The lines to print start at the one containing "closes the bottom" and end at the one containing "obj.parent = empty"; print them exactly, ends included, and only them.

── Stored data ──

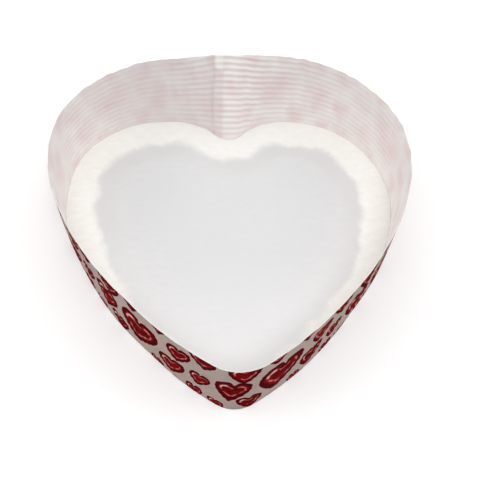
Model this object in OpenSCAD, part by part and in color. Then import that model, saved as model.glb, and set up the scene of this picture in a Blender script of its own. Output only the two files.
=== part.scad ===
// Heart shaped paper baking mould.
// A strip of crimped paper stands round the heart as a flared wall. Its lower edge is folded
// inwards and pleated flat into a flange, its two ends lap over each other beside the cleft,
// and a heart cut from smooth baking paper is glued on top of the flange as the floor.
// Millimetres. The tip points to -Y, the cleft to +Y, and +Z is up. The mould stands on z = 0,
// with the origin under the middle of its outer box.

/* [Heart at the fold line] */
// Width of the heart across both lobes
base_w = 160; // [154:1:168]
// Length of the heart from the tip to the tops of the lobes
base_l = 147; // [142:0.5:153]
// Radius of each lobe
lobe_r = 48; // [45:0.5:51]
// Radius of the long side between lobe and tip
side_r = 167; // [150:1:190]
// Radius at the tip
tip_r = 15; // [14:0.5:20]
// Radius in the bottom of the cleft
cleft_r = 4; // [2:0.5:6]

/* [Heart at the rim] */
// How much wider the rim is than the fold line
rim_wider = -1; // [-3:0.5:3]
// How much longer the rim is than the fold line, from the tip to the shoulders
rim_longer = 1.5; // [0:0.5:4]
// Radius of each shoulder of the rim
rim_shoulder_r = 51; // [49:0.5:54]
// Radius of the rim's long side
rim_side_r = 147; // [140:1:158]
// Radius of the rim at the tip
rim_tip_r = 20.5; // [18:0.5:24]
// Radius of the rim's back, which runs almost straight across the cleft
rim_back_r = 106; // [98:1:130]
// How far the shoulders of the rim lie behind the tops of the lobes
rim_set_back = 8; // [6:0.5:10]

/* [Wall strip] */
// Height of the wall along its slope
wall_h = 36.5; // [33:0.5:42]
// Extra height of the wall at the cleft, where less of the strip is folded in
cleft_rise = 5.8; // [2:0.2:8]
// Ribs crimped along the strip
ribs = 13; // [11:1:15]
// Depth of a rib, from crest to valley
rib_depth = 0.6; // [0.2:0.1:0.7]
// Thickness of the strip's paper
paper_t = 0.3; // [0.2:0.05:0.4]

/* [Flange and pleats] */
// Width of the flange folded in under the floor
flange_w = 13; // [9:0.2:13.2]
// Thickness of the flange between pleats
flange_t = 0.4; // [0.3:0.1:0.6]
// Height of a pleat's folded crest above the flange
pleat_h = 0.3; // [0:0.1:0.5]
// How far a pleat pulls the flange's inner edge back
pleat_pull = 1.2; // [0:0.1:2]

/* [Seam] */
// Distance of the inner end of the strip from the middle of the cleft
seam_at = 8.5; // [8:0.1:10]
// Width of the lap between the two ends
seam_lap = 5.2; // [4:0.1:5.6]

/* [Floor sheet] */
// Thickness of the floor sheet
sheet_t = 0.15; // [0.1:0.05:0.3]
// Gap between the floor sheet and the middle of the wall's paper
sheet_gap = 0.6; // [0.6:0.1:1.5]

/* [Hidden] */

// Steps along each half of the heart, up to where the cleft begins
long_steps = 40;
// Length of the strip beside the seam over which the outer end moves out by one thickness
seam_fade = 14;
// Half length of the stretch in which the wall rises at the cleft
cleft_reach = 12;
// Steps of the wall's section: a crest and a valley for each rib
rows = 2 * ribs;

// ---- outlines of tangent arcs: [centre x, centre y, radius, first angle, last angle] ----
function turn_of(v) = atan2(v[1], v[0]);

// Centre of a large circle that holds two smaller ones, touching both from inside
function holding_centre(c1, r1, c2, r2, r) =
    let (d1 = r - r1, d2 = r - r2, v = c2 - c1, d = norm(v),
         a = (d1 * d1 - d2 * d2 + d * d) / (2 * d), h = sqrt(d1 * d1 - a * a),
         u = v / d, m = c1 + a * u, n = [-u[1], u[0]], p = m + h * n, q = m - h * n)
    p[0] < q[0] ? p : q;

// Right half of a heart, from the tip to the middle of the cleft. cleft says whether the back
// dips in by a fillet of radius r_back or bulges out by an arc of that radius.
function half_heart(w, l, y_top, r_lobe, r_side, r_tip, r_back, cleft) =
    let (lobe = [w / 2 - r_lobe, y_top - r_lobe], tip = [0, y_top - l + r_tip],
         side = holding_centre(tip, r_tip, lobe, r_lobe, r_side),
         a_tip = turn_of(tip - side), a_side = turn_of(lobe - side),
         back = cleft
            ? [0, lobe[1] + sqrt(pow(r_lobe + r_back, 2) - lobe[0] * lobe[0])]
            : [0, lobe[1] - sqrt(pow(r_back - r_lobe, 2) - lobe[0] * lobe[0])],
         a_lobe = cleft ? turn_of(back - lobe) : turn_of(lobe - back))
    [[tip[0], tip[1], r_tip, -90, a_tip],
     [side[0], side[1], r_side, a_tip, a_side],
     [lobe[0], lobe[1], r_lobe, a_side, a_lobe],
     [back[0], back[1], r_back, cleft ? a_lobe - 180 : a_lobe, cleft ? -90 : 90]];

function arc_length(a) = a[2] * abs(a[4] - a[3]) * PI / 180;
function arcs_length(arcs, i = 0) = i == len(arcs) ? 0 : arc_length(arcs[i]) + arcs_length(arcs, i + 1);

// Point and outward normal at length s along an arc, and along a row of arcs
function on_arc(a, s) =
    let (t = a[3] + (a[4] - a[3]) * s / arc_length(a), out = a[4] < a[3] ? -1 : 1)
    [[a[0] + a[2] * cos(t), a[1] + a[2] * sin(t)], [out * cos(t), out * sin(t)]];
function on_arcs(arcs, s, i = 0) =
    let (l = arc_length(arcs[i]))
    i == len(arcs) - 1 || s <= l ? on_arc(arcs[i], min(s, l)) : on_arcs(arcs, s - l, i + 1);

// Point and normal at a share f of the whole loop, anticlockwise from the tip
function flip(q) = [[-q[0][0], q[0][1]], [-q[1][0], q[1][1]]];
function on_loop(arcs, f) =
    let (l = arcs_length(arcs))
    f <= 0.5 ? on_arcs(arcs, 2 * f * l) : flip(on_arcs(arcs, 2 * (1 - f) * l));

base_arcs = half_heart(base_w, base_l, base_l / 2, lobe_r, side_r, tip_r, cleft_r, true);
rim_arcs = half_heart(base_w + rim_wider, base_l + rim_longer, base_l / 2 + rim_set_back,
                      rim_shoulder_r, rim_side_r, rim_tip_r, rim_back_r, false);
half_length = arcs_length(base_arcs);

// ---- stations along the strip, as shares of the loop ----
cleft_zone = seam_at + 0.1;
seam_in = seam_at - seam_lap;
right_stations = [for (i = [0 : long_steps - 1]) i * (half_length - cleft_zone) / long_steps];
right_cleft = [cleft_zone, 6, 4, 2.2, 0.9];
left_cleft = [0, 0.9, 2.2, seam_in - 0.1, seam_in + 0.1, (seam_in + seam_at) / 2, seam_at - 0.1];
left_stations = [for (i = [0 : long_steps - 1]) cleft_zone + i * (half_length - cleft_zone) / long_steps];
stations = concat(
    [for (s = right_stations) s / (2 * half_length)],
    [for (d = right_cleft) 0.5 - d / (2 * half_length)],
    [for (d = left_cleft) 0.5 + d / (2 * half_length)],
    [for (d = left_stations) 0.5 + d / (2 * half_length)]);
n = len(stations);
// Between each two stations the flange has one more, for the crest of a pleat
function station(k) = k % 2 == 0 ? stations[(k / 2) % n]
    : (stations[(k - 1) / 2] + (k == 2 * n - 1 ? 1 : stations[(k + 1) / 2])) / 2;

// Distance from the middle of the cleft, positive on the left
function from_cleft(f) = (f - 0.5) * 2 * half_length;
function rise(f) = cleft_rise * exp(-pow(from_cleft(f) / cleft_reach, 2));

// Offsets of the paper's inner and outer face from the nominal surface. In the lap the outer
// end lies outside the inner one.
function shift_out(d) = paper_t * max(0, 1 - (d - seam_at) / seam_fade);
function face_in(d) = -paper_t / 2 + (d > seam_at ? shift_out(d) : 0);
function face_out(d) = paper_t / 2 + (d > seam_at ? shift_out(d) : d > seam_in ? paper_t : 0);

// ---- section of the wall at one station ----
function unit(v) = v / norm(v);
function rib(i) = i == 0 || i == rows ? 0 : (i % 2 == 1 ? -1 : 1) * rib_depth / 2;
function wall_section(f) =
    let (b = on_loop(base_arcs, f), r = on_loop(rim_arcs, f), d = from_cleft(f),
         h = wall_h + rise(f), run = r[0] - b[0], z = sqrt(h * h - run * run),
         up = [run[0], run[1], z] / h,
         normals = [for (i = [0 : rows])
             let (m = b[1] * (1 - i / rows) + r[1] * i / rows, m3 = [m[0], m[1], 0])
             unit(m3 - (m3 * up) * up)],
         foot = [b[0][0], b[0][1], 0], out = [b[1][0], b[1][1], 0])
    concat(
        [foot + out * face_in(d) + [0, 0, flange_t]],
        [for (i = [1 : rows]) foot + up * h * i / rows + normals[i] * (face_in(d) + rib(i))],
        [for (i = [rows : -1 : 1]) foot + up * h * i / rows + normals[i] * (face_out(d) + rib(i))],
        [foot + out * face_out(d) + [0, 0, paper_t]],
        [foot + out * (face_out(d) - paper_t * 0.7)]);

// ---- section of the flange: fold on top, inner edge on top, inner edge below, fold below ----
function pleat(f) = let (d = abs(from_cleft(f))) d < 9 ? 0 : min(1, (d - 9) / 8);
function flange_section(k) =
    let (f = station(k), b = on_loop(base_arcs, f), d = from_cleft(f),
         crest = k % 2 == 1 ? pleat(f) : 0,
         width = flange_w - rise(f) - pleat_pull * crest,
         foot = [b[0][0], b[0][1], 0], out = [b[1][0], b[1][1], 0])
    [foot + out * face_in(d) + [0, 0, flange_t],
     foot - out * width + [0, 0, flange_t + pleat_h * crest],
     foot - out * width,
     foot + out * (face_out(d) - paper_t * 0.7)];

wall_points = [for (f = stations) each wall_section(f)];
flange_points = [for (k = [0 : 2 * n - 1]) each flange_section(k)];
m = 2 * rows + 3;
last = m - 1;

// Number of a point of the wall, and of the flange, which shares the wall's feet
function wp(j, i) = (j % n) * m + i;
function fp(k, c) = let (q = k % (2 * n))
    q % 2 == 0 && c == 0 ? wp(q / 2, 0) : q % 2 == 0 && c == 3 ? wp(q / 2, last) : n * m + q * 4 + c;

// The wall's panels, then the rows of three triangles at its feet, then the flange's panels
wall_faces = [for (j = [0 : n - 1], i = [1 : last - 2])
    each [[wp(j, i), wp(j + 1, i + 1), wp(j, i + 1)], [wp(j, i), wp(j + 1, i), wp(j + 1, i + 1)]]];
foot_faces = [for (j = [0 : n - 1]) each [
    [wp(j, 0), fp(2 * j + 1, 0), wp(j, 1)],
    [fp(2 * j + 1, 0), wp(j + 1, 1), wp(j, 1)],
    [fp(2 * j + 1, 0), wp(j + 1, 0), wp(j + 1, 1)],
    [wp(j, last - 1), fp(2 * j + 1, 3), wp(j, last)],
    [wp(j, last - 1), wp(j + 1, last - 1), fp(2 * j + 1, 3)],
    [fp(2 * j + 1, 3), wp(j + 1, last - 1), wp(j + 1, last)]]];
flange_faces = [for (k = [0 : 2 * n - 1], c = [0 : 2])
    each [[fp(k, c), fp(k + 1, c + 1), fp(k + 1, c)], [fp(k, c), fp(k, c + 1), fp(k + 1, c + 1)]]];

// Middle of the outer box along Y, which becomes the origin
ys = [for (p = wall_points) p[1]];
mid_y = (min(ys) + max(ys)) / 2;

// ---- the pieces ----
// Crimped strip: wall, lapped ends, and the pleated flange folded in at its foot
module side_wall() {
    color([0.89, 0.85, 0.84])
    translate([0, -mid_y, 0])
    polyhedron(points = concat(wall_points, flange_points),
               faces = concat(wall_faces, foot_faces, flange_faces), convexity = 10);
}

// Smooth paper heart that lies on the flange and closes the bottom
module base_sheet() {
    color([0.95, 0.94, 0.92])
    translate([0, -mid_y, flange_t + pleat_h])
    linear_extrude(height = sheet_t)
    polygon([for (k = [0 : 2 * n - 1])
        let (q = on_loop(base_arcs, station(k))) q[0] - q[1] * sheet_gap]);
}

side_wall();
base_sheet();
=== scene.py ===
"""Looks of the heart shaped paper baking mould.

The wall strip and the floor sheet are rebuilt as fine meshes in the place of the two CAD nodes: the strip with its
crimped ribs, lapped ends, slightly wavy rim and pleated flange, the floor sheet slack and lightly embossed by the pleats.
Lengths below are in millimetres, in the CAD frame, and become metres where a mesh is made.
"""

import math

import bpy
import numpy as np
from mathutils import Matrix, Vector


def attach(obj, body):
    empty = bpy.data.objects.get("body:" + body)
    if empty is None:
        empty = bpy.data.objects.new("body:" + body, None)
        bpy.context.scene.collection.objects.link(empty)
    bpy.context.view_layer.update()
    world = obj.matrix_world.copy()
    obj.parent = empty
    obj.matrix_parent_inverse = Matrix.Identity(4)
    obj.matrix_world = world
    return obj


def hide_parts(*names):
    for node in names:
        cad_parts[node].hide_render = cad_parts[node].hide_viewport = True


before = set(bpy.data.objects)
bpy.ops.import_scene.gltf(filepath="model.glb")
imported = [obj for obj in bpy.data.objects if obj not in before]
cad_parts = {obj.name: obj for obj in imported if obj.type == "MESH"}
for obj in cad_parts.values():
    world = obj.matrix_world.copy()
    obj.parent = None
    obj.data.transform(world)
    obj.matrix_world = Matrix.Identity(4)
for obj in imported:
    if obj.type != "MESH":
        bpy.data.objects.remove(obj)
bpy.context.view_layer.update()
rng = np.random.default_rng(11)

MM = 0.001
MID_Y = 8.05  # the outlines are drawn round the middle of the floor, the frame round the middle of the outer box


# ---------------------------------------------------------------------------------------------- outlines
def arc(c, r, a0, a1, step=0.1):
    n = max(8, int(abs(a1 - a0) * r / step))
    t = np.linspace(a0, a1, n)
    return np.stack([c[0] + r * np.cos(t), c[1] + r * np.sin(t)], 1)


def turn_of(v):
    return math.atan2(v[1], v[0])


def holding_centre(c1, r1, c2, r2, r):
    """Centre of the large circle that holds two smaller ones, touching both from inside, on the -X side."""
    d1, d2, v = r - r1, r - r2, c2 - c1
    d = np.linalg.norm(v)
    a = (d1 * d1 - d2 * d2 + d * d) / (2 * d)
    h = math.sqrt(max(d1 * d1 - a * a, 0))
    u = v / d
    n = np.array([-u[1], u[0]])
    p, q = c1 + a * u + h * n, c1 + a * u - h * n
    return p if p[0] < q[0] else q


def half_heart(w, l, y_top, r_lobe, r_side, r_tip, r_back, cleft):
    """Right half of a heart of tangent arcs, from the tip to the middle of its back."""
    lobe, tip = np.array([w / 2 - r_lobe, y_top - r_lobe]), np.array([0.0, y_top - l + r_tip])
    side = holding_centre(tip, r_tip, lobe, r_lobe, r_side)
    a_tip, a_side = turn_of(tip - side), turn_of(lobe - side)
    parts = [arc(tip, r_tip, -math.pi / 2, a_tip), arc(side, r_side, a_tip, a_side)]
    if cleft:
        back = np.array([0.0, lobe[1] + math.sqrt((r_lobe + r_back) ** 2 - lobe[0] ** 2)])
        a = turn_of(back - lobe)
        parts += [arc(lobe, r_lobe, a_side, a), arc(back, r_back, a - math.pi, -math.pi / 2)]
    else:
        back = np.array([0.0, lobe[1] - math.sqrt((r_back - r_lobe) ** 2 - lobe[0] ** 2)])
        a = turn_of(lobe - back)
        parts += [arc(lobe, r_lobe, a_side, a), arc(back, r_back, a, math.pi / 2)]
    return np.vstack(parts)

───
── Stored data ──

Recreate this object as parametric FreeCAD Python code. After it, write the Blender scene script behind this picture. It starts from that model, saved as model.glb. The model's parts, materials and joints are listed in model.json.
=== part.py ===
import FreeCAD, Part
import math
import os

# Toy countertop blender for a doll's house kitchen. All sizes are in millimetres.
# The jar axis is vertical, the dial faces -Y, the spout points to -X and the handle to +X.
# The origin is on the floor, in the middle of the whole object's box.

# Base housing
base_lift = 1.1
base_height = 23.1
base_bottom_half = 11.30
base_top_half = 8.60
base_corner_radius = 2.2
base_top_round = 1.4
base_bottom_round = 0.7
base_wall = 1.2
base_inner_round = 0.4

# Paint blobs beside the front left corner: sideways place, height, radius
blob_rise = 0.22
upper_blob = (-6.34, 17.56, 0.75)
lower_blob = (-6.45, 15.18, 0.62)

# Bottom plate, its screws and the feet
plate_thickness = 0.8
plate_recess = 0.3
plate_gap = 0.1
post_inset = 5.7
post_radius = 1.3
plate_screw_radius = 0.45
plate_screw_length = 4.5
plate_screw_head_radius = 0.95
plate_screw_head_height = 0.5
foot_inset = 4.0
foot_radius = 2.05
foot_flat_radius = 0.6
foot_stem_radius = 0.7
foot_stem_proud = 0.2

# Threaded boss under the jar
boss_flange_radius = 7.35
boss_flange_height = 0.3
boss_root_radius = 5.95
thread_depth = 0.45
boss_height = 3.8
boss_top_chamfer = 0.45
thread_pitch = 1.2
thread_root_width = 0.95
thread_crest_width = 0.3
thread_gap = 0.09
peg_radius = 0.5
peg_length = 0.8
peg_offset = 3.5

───

Full response:
// Smooth paper heart that lies on the flange and closes the bottom
module base_sheet() {
    color([0.95, 0.94, 0.92])
    translate([0, -mid_y, flange_t + pleat_h])
    linear_extrude(height = sheet_t)
    polygon([for (k = [0 : 2 * n - 1])
        let (q = on_loop(base_arcs, station(k))) q[0] - q[1] * sheet_gap]);
}

side_wall();
base_sheet();
=== scene.py ===
"""Looks of the heart shaped paper baking mould.

The wall strip and the floor sheet are rebuilt as fine meshes in the place of the two CAD nodes: the strip with its
crimped ribs, lapped ends, slightly wavy rim and pleated flange, the floor sheet slack and lightly embossed by the pleats.
Lengths below are in millimetres, in the CAD frame, and become metres where a mesh is made.
"""

import math

import bpy
import numpy as np
from mathutils import Matrix, Vector


def attach(obj, body):
    empty = bpy.data.objects.get("body:" + body)
    if empty is None:
        empty = bpy.data.objects.new("body:" + body, None)
        bpy.context.scene.collection.objects.link(empty)
    bpy.context.view_layer.update()
    world = obj.matrix_world.copy()
    obj.parent = empty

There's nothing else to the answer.